Alle winkels bieden hier dezelfde koopwaar aan als alle andere Chinatowns die ik ooit bezocht: onvervalste prullaria in plastic of namaaktopmerken… ook in plastic. Ik vraag me echt af wie ooit zoveel kitsch koopt. Eén verschil is er… één: alles is hier zoveel groter. De winkelruimtes zijn immens, de beelden en prullaria in verhouding even groot. Wie koopt nu in hemelsnaam een levensgroot paard in bakeliet? Wat ben je met een ½ schaalmodel van een neushoorn in spaanplaat?

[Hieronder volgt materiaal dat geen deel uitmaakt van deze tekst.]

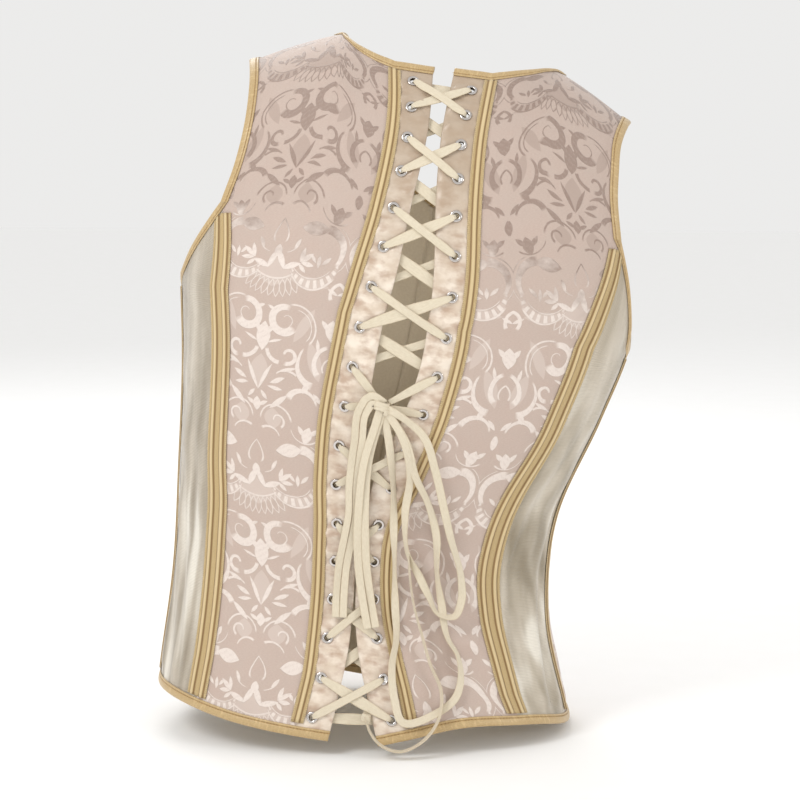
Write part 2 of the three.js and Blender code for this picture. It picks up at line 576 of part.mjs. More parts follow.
const column = (grid, i, rows) => rows.map((j) => grid.at(j)[i]);
const edgeRow = (grid, rows, columns) => columns.map((i) => ({ chain: column(grid, i, rows) }));
const ahead = (chains) => chains.map((link) => ({ ...link, ahead: true }));
const count = (from, to) => Array.from({ length: to - from }, (_, k) => from + k);
const fromTop = [-1, -2, -3];
const fromHem = [0, 1, 2];
const neckPoint = NECK_ACROSS.length - 1;
const neckPointFront = SHOULDER_ACROSS.length - 1;

function sideEdges(side) {
  const grid = pieces[side.name];
  const across = (g, i, step, rows) => rows.map((j) => ({ chain: [0, 1, 2].map((k) => g.at(j)[i + step * k]) }));
  const backLast = grid.back[0].length - 1;
  const rowsUp = count(crossing, neckRow + 1);
  return {
    hem: [
      ...edgeRow(grid.strip, fromHem, count(0, grid.strip[0].length)),
      ...edgeRow(grid.back, fromHem, count(1, grid.back[0].length)),
      ...edgeRow(grid.side, fromHem, count(1, grid.side[0].length)),
      ...ahead(edgeRow(grid.under, fromHem, count(1, grid.under[0].length))),
      ...ahead(edgeRow(grid.front, fromHem, count(1, grid.front[0].length)))],
    neck: [
      ...edgeRow(grid.strip, fromTop, count(0, grid.strip[0].length)),
      ...edgeRow(grid.back, fromTop, count(1, neckPoint)),
      { ...edgeRow(grid.back, fromTop, [neckPoint])[0], shift: SEAM_GAP / 2 },
      { chain: [0, 1, 2].map((k) => grid.back.at(-1)[neckPoint + k]) },
      { ...edgeRow(grid.front, fromTop, [neckPointFront])[0], shift: -SEAM_GAP / 2 },
      ...ahead(edgeRow(grid.front, fromTop, count(neckPointFront + 1, grid.front[0].length)))],
    armhole: [
      ...across(grid.back, backLast, -1, rowsUp),
      ...across(grid.front, 0, 1, count(crossing + 1, neckRow)).reverse(),
      ...edgeRow(grid.under, fromTop, count(0, grid.under[0].length)).reverse(),
      ...edgeRow(grid.side, fromTop, count(1, grid.side[0].length - 1)).reverse()],
  };
}
const edges = SIDES.map(sideEdges);
function roundBoth(name) {
  const [left, right] = edges.map((side) => side[name]);
  const turned = [...left.slice(1).map((link) => link.ahead), ...right.slice(1).reverse().map((link) => !link.ahead)];
  return binding([...left, ...right.slice(0, -1).reverse()], { turned });
}
add('hem_binding', roundBoth('hem'), GOLD_SATIN);
add('neck_binding', roundBoth('neck'), GOLD_SATIN);
SIDES.forEach((side, k) => {
  add(`armhole_binding_${side.name}`, binding(edges[k].armhole, { joined: true }), GOLD_SATIN);
});

// The lace's way round an eyelet: distance from the hole's centre, height and width
const ROUND_THE_RIM = table(['off', 'height', 'width'], [
  [2.7, LACE_OUTSIDE, 4.4], [1.1, 1.7, 3.0], [0.2, 0, LACE_AT_HOLE], [0.2, -1.7, LACE_AT_HOLE],
  [1.3, -2.75, 3.4], [2.7, LACE_INSIDE, 4.4]]);

// A flat lace through stations of point, direction across and width
function ribbon(stations) {
  const side = new THREE.Vector3();
  return sweep(stations.map(({ point, across, width }, k) => {
    const before = stations[Math.max(0, k - 1)].point;
    const after = stations[Math.min(stations.length - 1, k + 1)].point;
    const way = after.clone().sub(before).normalize();
    side.copy(across).addScaledVector(way, -across.dot(way)).normalize();
    const through = way.cross(side).multiplyScalar(LACE_THICK / 2);
    return [[-1, -1], [1, -1], [1, 1], [-1, 1]].map(([x, y]) =>
      point.clone().addScaledVector(side, x * width / 2).addScaledVector(through, y));
  }), [[-1, -1], [1, -1], [1, 1], [-1, 1]]);
}

// A crossed lace: outside from the knot to the first hole, inside to the next, and so on back to the knot
function lacing(holes) {
  const places = [KNOT, ...holes, KNOT];
  const middle = (holes.length - 1) / 2;
  const stations = [];
  let sideways = new THREE.Vector3(1, 0, 0);
  for (let k = 0; k + 1 < places.length; k += 1) {
    const [from, to] = [places[k], places[k + 1]];
    const outside = k % 2 === 0;
    const height = outside ? LACE_OUTSIDE : LACE_INSIDE;
    const chord = form(to.turn, to.level).sub(form(from.turn, from.level));
    const length = chord.length();
    const across = normal(from.turn, from.level).cross(chord).normalize();
    if (across.dot(sideways) < 0) across.negate();
    sideways = across;
    const put = (distance, lift, width) => {
      const share = distance / length;
      const [turn, level] = [lerp(from.turn, to.turn, share), lerp(from.level, to.level, share)];
      stations.push({ point: above(turn, level, lift), across: across.clone(), width });
    };
    const toRim = [...ROUND_THE_RIM].filter((row) => (row.height > -1) === outside);
    const lifted = k > 0 && k < middle && k + 1 < places.length - 1;
    const leave = outside ? [...toRim].reverse() : toRim;
    const arrive = outside ? toRim : [...toRim].reverse();
    if (from === KNOT) put(KNOT_CLEAR, STUB_HEIGHT, LACE_AT_KNOT);
    else for (const row of leave) put(row.off, row.height, row.width);
    if (from !== KNOT) put(STRAND_END, height, LACE_WIDTH);
    if (lifted) {
      const lift = height + (outside ? CROSSING_LIFT : -CROSSING_LIFT);
      put(length * 0.34, lift, LACE_WIDTH);
      put(length * 0.66, lift, LACE_WIDTH);
    }
    if (to !== KNOT) put(length - STRAND_END, height, LACE_WIDTH);
    if (to === KNOT) put(length - KNOT_CLEAR, STUB_HEIGHT, LACE_AT_KNOT);
    else for (const row of arrive) put(length - row.off, row.height, row.width);
  }
  return ribbon(stations);
}

// Holes in the order the lace meets them: out to the end of its half and back by the holes it left
function crossed(near, far) {
  const step = Math.sign(far - near);
  const [left, right] = SIDES;
  const out = Array.from({ length: Math.abs(far - near) + 1 }, (_, k) => near + k * step);
  const there = out.map((pair, k) => eyelet(k % 2 === 0 ? left : right, pair));
  const back = [...out].reverse().map((pair) => eyelet((pair - near) % 2 === 0 ? right : left, pair));
  return [...there, ...back];
}
add('lace_upper', lacing(crossed(UPPER_PAIRS, 1)), RIBBON);
add('lace_lower', lacing(crossed(UPPER_PAIRS + 1, PAIRS)), RIBBON);

// The knot with its hanging tails and loops: flat on the cloth, or standing on edge
function hanging(rows, width, onEdge = false) {
  const spots = rows.map(({ turn, level }) => form(turn, level));
  const along = [0];
  for (let k = 1; k < rows.length; k += 1) along.push(along[k - 1] + spots[k].distanceTo(spots[k - 1]));
  const keyed = rows.map((row, k) => ({ ...row, along: along[k] }));
  const length = along[along.length - 1];
  const steps = Math.ceil(length / HANG_STEP);
  const at = (share) => HANG.map((name) => read(keyed, 'along', name, length * share));
  const points = Array.from({ length: steps + 1 }, (_, k) => at(k / steps));
  return solid(ribbon(points.map(([turn, level, height], k) => {
    const way = form(...points[Math.min(k + 1, steps)]).sub(form(...points[Math.max(k - 1, 0)]));
    const out = normal(turn, level);
    return { point: above(turn, level, height), across: onEdge ? out : out.clone().cross(way).normalize(), width };
  })));
}
function knot({ turn, level, height }, radii) {
  const ball = new THREE.SphereGeometry(1, ...KNOT_SEGMENTS).scale(...radii);
  return solid(ball.translate(...above(turn, level, height).toArray()));
}
const slackEnd = SLACK_END[SLACK_END.length - 1];
const bow = [
  hanging(PAIRED_TAIL, 2 * LACE_WIDTH - 1), hanging(SINGLE_TAIL, LACE_WIDTH), hanging(LONG_LOOP, LACE_WIDTH),
  hanging(WIDE_LOOP, LACE_WIDTH), hanging(SLACK_END, LACE_WIDTH, true),
  knot(slackEnd, [SMALL_KNOT, SMALL_KNOT, SMALL_KNOT]),
].reduce((whole, piece) => whole.add(piece), knot(KNOT, KNOT_RADII));
// Its outer skin alone, without the pockets between the crossing laces
const [skin] = bow.decompose().sort((a, b) => b.volume() - a.volume());
add('lace_bow', geometryOf(skin), RIBBON);

export default model;
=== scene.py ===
"""Boned waistcoat with a laced back: cloth, trims, eyelets, laces and stage."""

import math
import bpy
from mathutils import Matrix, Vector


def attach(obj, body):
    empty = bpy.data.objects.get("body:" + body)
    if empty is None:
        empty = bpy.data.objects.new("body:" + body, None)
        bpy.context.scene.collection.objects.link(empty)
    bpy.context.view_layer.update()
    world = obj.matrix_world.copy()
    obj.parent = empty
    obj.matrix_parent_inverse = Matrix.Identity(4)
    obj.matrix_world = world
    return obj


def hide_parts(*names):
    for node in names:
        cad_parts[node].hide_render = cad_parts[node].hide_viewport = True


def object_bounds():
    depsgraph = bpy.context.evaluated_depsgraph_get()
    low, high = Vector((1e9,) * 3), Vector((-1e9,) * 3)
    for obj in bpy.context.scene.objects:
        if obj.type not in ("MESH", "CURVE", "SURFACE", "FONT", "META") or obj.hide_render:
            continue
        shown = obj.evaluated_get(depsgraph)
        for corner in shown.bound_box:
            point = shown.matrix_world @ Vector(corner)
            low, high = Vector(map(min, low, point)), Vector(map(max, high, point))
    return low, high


bl_info = {
    "name": "Boned Waistcoat",
    "version": (1, 0, 0),
    "blender": (4, 2, 0),
    "location": "View3D > Sidebar > Waistcoat",
    "description": "Builds a brocade waistcoat with boning tapes, bound edges and a laced back",
    "category": "Add Mesh",
}

import bmesh
import bpy
import numpy as np
from mathutils import Vector

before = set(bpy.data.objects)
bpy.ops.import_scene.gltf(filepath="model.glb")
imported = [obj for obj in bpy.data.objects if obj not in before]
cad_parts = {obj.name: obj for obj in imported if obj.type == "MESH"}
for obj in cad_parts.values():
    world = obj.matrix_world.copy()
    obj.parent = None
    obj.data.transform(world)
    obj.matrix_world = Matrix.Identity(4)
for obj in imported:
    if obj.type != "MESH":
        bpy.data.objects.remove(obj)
CAD_BOX = [list(corner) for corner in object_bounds()]
MM = 0.001

# The body form, in millimetres: level 0 is the hem, 1 the underarm, 2 the shoulder ridge
CLOTH = 1.6
UNDERARM_HEIGHT = -188
TRUNK_HEIGHT = 311
RING_POWER = 2.4
YOKE_POWER = 2.6
SHOULDER_LEVEL = 2.0


def table(columns, rows):
    return {name: np.array([row[k] for row in rows], float) for k, name in enumerate(columns)}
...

Zoals de naïefsten der toeristen laten we ons een restaurant aanraden door één van de “runners” die in Chinatown toeristen naar binnen lokken. Nadat onze eerste bestelling van drankjes totaal verkeerd bleek te zijn, stelt Flip-de-oudere ons gerust: “Oef, dat is precies zoals in China, niemand begrijpt nog iets van elkaar! Dit komt zeker goed!” En gelijk had hij, de tafel blijkt gewoon tweemaal te klein te zijn om alle schotels op te krijgen, de éne schotel al lekkerder dan de andere… waar we allemaal zeker ook over opgetogen zijn, is het feit dat onze Chinese obers Jona hier wél een pintje gunnen!
Bij het afrekenen valt ons toch terug op hoe eigenaardig de geplogenheden hier zijn in de States… de prijzen die worden geafficheerd zijn slecht een summiere aanduiding van wat de eindafrekening zou kunnen zijn. Bovenop deze prijzen komen nog taksen voor de stad, contributies voor de staat, retributies voor de wijk, deelname in de algemene kosten van de zaak en bovenal het loon van de werknemers. Flip-de-iets-minder-oudere vraagt om het detail van de rekening. Het wordt ons onmiddellijk gegeven maar wel in het Kantonees! Enfin… we zijn te moe om de zaak tot de bodem uit te spitten en vertrekken naar het hotel… meer dan 32 uur wakker is voldoende!